> **Your objective**
Reproduce all of the listing below without alteration.

───── Raw data ─────

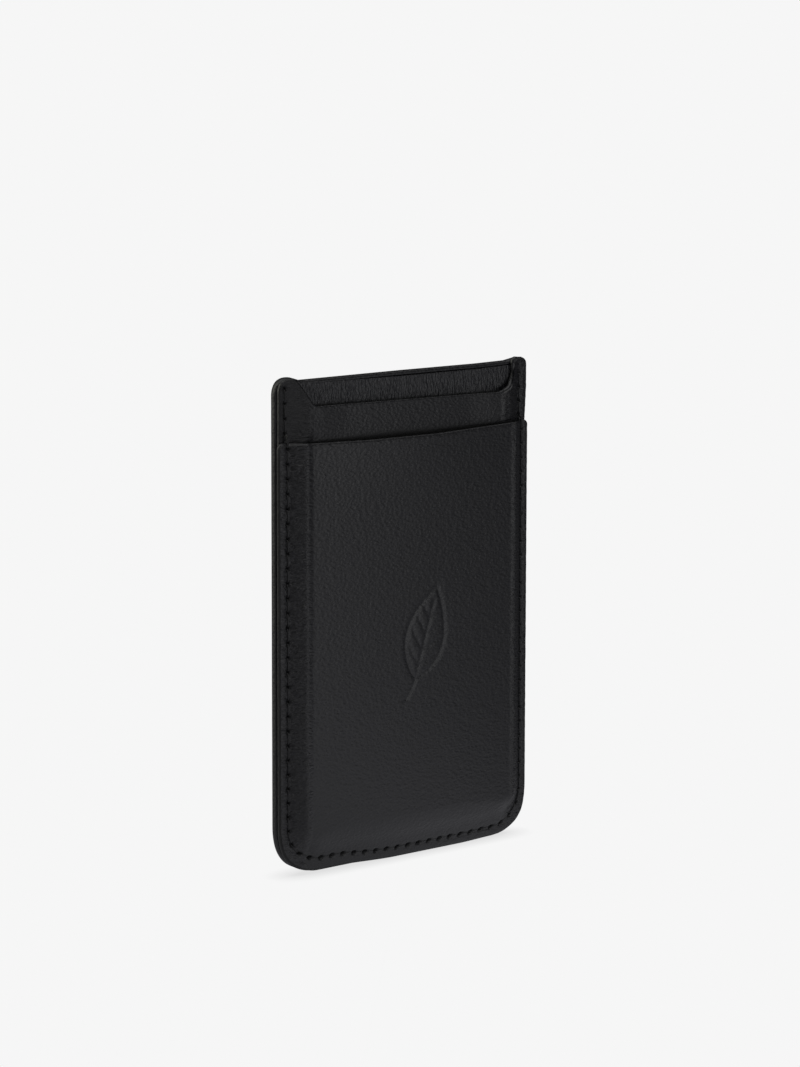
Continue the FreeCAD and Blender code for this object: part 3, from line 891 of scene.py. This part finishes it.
def makeFloor():
    # pale paper with a soft contact shadow to the camera's rays; to every other ray a glow by azimuth
    mesh = bpy.data.meshes.new("paper_floor")
    half = 12.0  # metres
    corners = [(-half, -half, 0), (half, -half, 0), (half, half, 0), (-half, half, 0)]
    mesh.from_pydata(corners, [], [(0, 1, 2, 3)])
    floor = bpy.data.objects.new("paper_floor", mesh)
    bpy.context.scene.collection.objects.link(floor)
    material = bpy.data.materials.new("matt white paper")
    material.use_nodes = True
    tree = material.node_tree
    tree.nodes.clear()
    coordinates = addNode(tree, "ShaderNodeTexCoord")
    fromBehind = addNode(tree, "ShaderNodeVectorMath", {
        "operation": "SUBTRACT", 1: (0, studio["fanBehind"], 0),
    }, {0: coordinates.outputs["Object"]})
    level = levelByAzimuth(tree, fromBehind.outputs["Vector"], studio["floor"])
    bounce = addNode(tree, "ShaderNodeEmission", links={"Color": level})
    nearby = addNode(tree, "ShaderNodeAmbientOcclusion", {
        "samples": 16, "Distance": studio["shadowReach"] * mm,
    })
    shade = addNode(tree, "ShaderNodeMapRange", {"From Min": 0.4, "To Min": studio["shadowLevel"]}, {
        "Value": nearby.outputs["AO"],
    })
    strength = addNode(tree, "ShaderNodeMath", {"operation": "MULTIPLY", 1: studio["paper"]}, {
        0: shade.outputs["Result"],
    })
    paper = addNode(tree, "ShaderNodeEmission", links={"Strength": strength.outputs["Value"]})
    path = addNode(tree, "ShaderNodeLightPath")
    shown = addNode(tree, "ShaderNodeMixShader", links={
        0: path.outputs["Is Camera Ray"], 1: bounce.outputs["Emission"], 2: paper.outputs["Emission"],
    })
    addNode(tree, "ShaderNodeOutputMaterial", links={"Surface": shown.outputs["Shader"]})
    mesh.materials.append(material)


def makeCamera():
    view = {
        "azimuth": -42.27, "elevation": 7.37, "roll": 0.12,
        "distance": 624.4, "right": -1.63, "up": 14.89,
        "lens": 107.5,
    }
    a, e, roll = (math.radians(view[k]) for k in ("azimuth", "elevation", "roll"))
    back = Vector((math.sin(a) * math.cos(e), -math.cos(a) * math.cos(e), math.sin(e)))
    right = Vector((math.cos(a), math.sin(a), 0))
    up = back.cross(right)
    target = Vector((0, holder["frontFlange"], 49))
    place = target + back * view["distance"] + right * view["right"] + up * view["up"]
    turned = math.cos(roll) * right + math.sin(roll) * up
    raised = -math.sin(roll) * right + math.cos(roll) * up
    data = bpy.data.cameras.new("camera")
    data.lens, data.sensor_width, data.sensor_fit = view["lens"], 36.0, "AUTO"
    data.clip_start, data.clip_end = 0.01, 100
    camera = bpy.data.objects.new("camera", data)
    axes = Matrix((turned, raised, back)).transposed().to_4x4()
    camera.matrix_world = Matrix.Translation(place * mm) @ axes
    bpy.context.scene.collection.objects.link(camera)
    bpy.context.scene.camera = camera


makeWorld()
makeFloor()
addSoftbox("key", studio["softbox"])
makeCamera()
bpy.context.scene.view_settings.view_transform = "Standard"
print("studio ready")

─────

> **Output below**
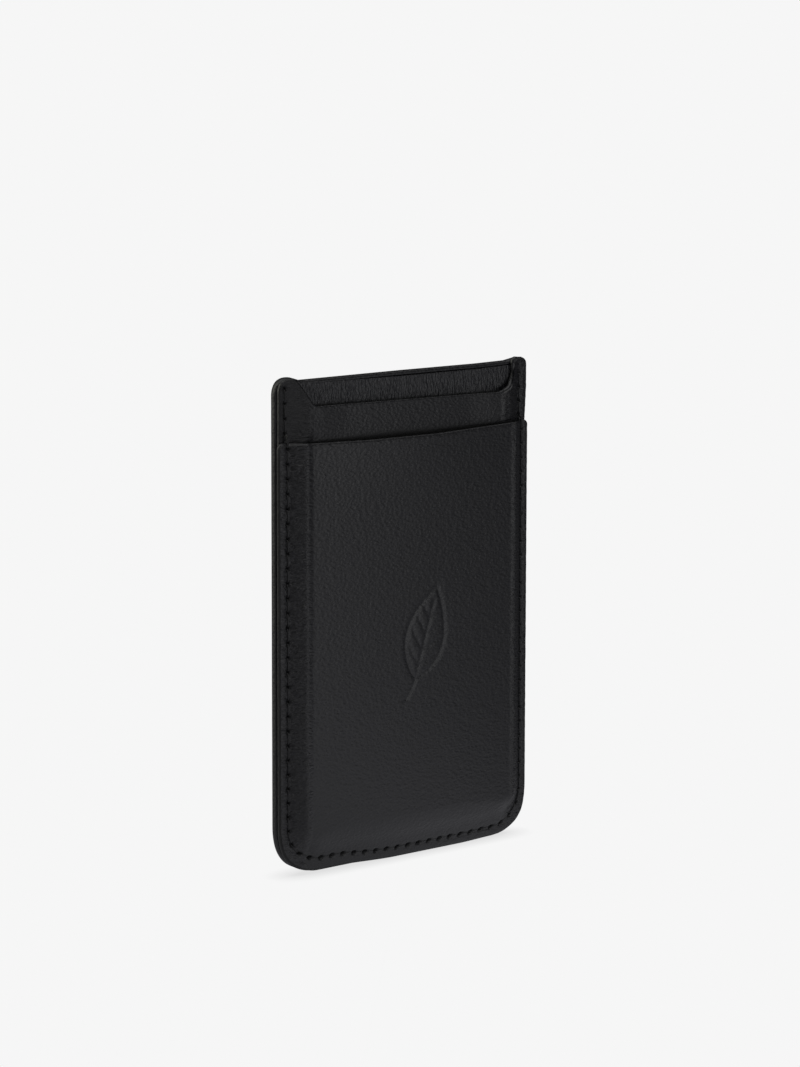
Continue the FreeCAD and Blender code for this object: part 3, from line 891 of scene.py. This part finishes it.
def makeFloor():
    # pale paper with a soft contact shadow to the camera's rays; to every other ray a glow by azimuth
    mesh = bpy.data.meshes.new("paper_floor")
    half = 12.0  # metres
    corners = [(-half, -half, 0), (half, -half, 0), (half, half, 0), (-half, half, 0)]
    mesh.from_pydata(corners, [], [(0, 1, 2, 3)])
    floor = bpy.data.objects.new("paper_floor", mesh)
    bpy.context.scene.collection.objects.link(floor)
    material = bpy.data.materials.new("matt white paper")
    material.use_nodes = True
    tree = material.node_tree
    tree.nodes.clear()
    coordinates = addNode(tree, "ShaderNodeTexCoord")
    fromBehind = addNode(tree, "ShaderNodeVectorMath", {
        "operation": "SUBTRACT", 1: (0, studio["fanBehind"], 0),
    }, {0: coordinates.outputs["Object"]})
    level = levelByAzimuth(tree, fromBehind.outputs["Vector"], studio["floor"])
    bounce = addNode(tree, "ShaderNodeEmission", links={"Color": level})
    nearby = addNode(tree, "ShaderNodeAmbientOcclusion", {
        "samples": 16, "Distance": studio["shadowReach"] * mm,
    })
    shade = addNode(tree, "ShaderNodeMapRange", {"From Min": 0.4, "To Min": studio["shadowLevel"]}, {
        "Value": nearby.outputs["AO"],
    })
    strength = addNode(tree, "ShaderNodeMath", {"operation": "MULTIPLY", 1: studio["paper"]}, {
        0: shade.outputs["Result"],
    })
    paper = addNode(tree, "ShaderNodeEmission", links={"Strength": strength.outputs["Value"]})
    path = addNode(tree, "ShaderNodeLightPath")
    shown = addNode(tree, "ShaderNodeMixShader", links={
        0: path.outputs["Is Camera Ray"], 1: bounce.outputs["Emission"], 2: paper.outputs["Emission"],
    })
    addNode(tree, "ShaderNodeOutputMaterial", links={"Surface": shown.outputs["Shader"]})
    mesh.materials.append(material)


def makeCamera():
    view = {
        "azimuth": -42.27, "elevation": 7.37, "roll": 0.12,
        "distance": 624.4, "right": -1.63, "up": 14.89,
        "lens": 107.5,
    }
    a, e, roll = (math.radians(view[k]) for k in ("azimuth", "elevation", "roll"))
    back = Vector((math.sin(a) * math.cos(e), -math.cos(a) * math.cos(e), math.sin(e)))
    right = Vector((math.cos(a), math.sin(a), 0))
    up = back.cross(right)
    target = Vector((0, holder["frontFlange"], 49))
    place = target + back * view["distance"] + right * view["right"] + up * view["up"]
    turned = math.cos(roll) * right + math.sin(roll) * up
    raised = -math.sin(roll) * right + math.cos(roll) * up
    data = bpy.data.cameras.new("camera")
    data.lens, data.sensor_width, data.sensor_fit = view["lens"], 36.0, "AUTO"
    data.clip_start, data.clip_end = 0.01, 100
    camera = bpy.data.objects.new("camera", data)
    axes = Matrix((turned, raised, back)).transposed().to_4x4()
    camera.matrix_world = Matrix.Translation(place * mm) @ axes
    bpy.context.scene.collection.objects.link(camera)
    bpy.context.scene.camera = camera


makeWorld()
makeFloor()
addSoftbox("key", studio["softbox"])
makeCamera()
bpy.context.scene.view_settings.view_transform = "Standard"
print("studio ready")